Primal Human Instinct
What is striking about the SDN format is that, behind its apparent simplicity, lie echoes of ancient rituals that anthropologists and archaeologists have repeatedly observed as a recurring pattern of society over thousands of years, whereby wandering or separately living small groups would converge periodically for mysterious purposes of convergence. These gatherings were opportunities for reinvigorating something deep within the human soul, that could not be found in isolation – a sharing and merging of spirit with others on a level of significance that resulted in the renewal of a visceral sense of communal purpose. Always hard to articulate yet palpably felt.

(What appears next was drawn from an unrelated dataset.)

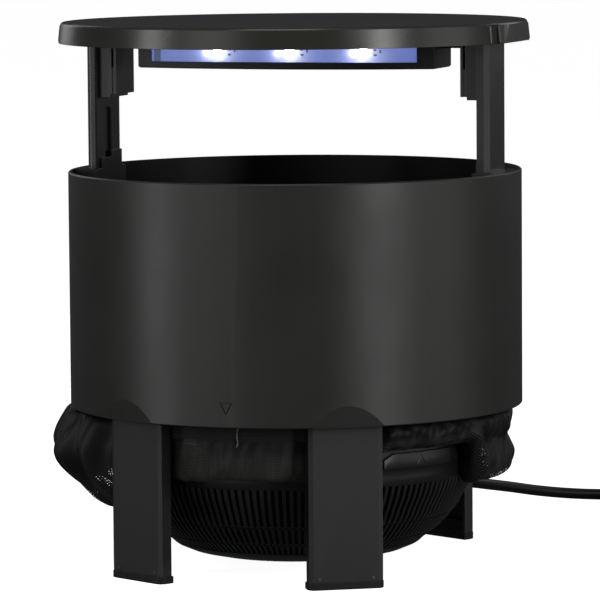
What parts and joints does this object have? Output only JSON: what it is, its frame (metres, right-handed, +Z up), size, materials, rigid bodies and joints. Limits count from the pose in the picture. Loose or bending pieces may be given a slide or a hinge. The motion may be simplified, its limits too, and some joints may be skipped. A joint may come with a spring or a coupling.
{
  "type": "insect trap",
  "caption": "Round fan-suction insect trap on four legs, with an ultraviolet lamp under a sliding roof, a gathered net and a twist-off catch tray.",
  "frame": {"origin": "on the floor under the drum's vertical axis", "axes": "+Z up; the front, with the engraved triangle, faces -Y; +X to the right seen from the front"},
  "size_m": [0.4426, 0.482, 0.3459],
  "materials": {
    "drum_plastic": "fine texture",
    "roof_plastic": "satin",
    "frame_plastic": "satin",
    "leg_plastic": "fine texture",
    "tray_plastic": "satin",
    "impeller_plastic": "polished",
    "foot_rubber": "matte",
    "window_clear": "clear",
    "board_white": "solder mask",
    "board_green": "solder mask",
    "led_lens": "lens",
    "steel_screw": "zinc plated",
    "motor_steel": "drawn can",
    "net_mesh": "fine knitted mesh",
    "thread_grey": "twisted thread",
    "cord_sheath": "flexible sheath",
    "pin_brass": "plated"
  },
  "bodies": {
    "base": {"drum_shell": "drum_plastic", "lower_deck": "frame_plastic", "inlet_funnel": "frame_plastic", "fan_guard": "frame_plastic", "motor_spider": "frame_plastic", "motor": "motor_steel", "driver_board": "board_green", "driver_cover": "frame_plastic", "net_collar": "frame_plastic", "bayonet_ring": "frame_plastic", "net": "net_mesh", "drawstring": "thread_grey", "leg_front_right": "leg_plastic", "leg_back_right": "leg_plastic", "leg_back_left": "leg_plastic", "leg_front_left": "leg_plastic", "foot_front_right": "foot_rubber", "foot_back_right": "foot_rubber", "foot_back_left": "foot_rubber", "foot_front_left": "foot_rubber", "post_guide_left": "frame_plastic", "post_guide_right": "frame_plastic", "leg_screws": "steel_screw", "foot_pegs": "steel_screw", "funnel_screws": "steel_screw", "spider_screws": "steel_screw", "driver_screws": "steel_screw", "cord_gland": "cord_sheath", "power_cord": "cord_sheath", "cord_coil": "cord_sheath", "cord_tail": "cord_sheath", "coil_ties": "cord_sheath", "plug_body": "cord_sheath", "plug_pins": "pin_brass"},
    "roof": {"roof_cover": "roof_plastic", "roof_underplate": "frame_plastic", "post_left": "roof_plastic", "post_right": "roof_plastic", "bracket_left": "frame_plastic", "bracket_right": "frame_plastic", "lamp_housing": "frame_plastic", "lamp_spine": "frame_plastic", "window_front": "window_clear", "window_back": "window_clear", "led_board_front": "board_white", "led_board_back": "board_white", "leds_front": "led_lens", "leds_back": "led_lens", "wire_duct": "frame_plastic", "roof_screws": "steel_screw", "lamp_screws": "steel_screw"},
    "fan": {"impeller": "impeller_plastic", "fan_shaft": "steel_screw"},
    "tray": {"catch_tray": "tray_plastic"}
  },
  "joints": [
    {"name": "roof_slide", "type": "slide", "parent": "base", "child": "roof", "axis": [0, 0, 1], "range_m": [-0.034, 0]},
    {"name": "fan_spin", "type": "hinge", "parent": "base", "child": "fan", "pos_m": [0, 0, 0.12], "axis": [0, 0, 1], "continuous": true},
    {"name": "tray_twist", "type": "hinge", "parent": "base", "child": "tray", "pos_m": [0, 0, 0.05], "axis": [0, 0, 1], "range_deg": [-58, 0]}
  ]
}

The SDN workshops, in a small way, seem to hold a resonance of those ancient ceremonial patterns, that answer to an obscure need we have to meet, not for some productive purpose, but for the relish of human interaction in a manner of shared personal reality. Historically it has been so difficult to explain exactly why people gain so much from an SDN workshop. Perhaps it’s because these events answer a need we all have, now lost in the language and culture of our modern world.
One of the most repeated comments is that people feel the struggle to extricate themselves from their busy life, to take time out and commit to an SDN workshop. Nonetheless, at the end of the workshop, instinctively they acknowledge it was the right decision to attend, yet can’t necessarily find the words to completely explain why. Something primal indeed, is being sustained through SDN tradition.